Fan boys love these cars, and won't believe any negative reviews. I would caution anybody about buying a riced out version, as it was probably abused. I live across from a high school, and have seen they way these cars are thrashed. Engines revved to the red line for extended periods, followed by dumping the clutch for a burn-out (sometimes breaking the diff pin, CV joints, burning up the clutch).

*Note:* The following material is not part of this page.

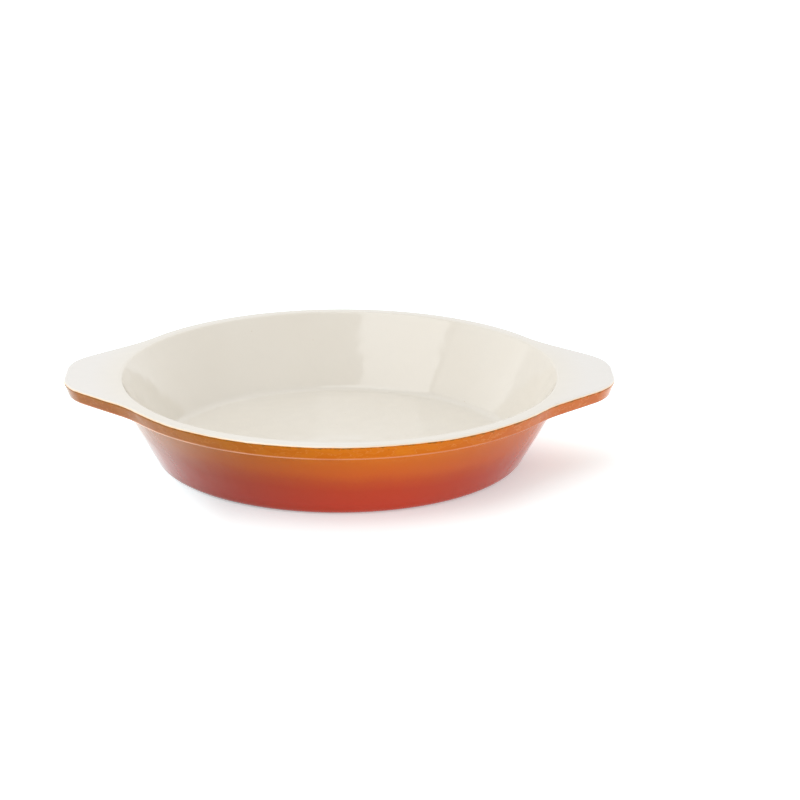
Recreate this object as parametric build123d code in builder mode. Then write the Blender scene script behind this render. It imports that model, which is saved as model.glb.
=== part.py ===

The young owners will pay big bucks for mods, but rarely have money spend on routine maintenance. They can tell you everything about body kits and sound systems, but couldn't tell you if the timing belt was replaced. There's a reason why so many have done engine swaps, and it's not usually just the power upgrade they claim. Plus I've seen junk yards pull out high mileage engines from wrecks and sell them as low mileage JDM imports (a 140 HP 1.8L engine with nearly 200K miles was instantly turned into a 180 HP engine with 40K miles, with a magic paint marker). I wondered how so many old engines could have only 40K miles or 70K km's. You could try a DMV VIN check on the engine if a seller makes a suspicious claim on a second hand engine.
If the car you're looking at buying has been lowered, has oversized rims, dark tinted windows, fart can exhaust, and loud sound system with amps & sub box, then pay a mechanic to do a thorough inspection before purchase. Or run away and look for a car with service records driven by a mature driver (with only one or two previous owners since new).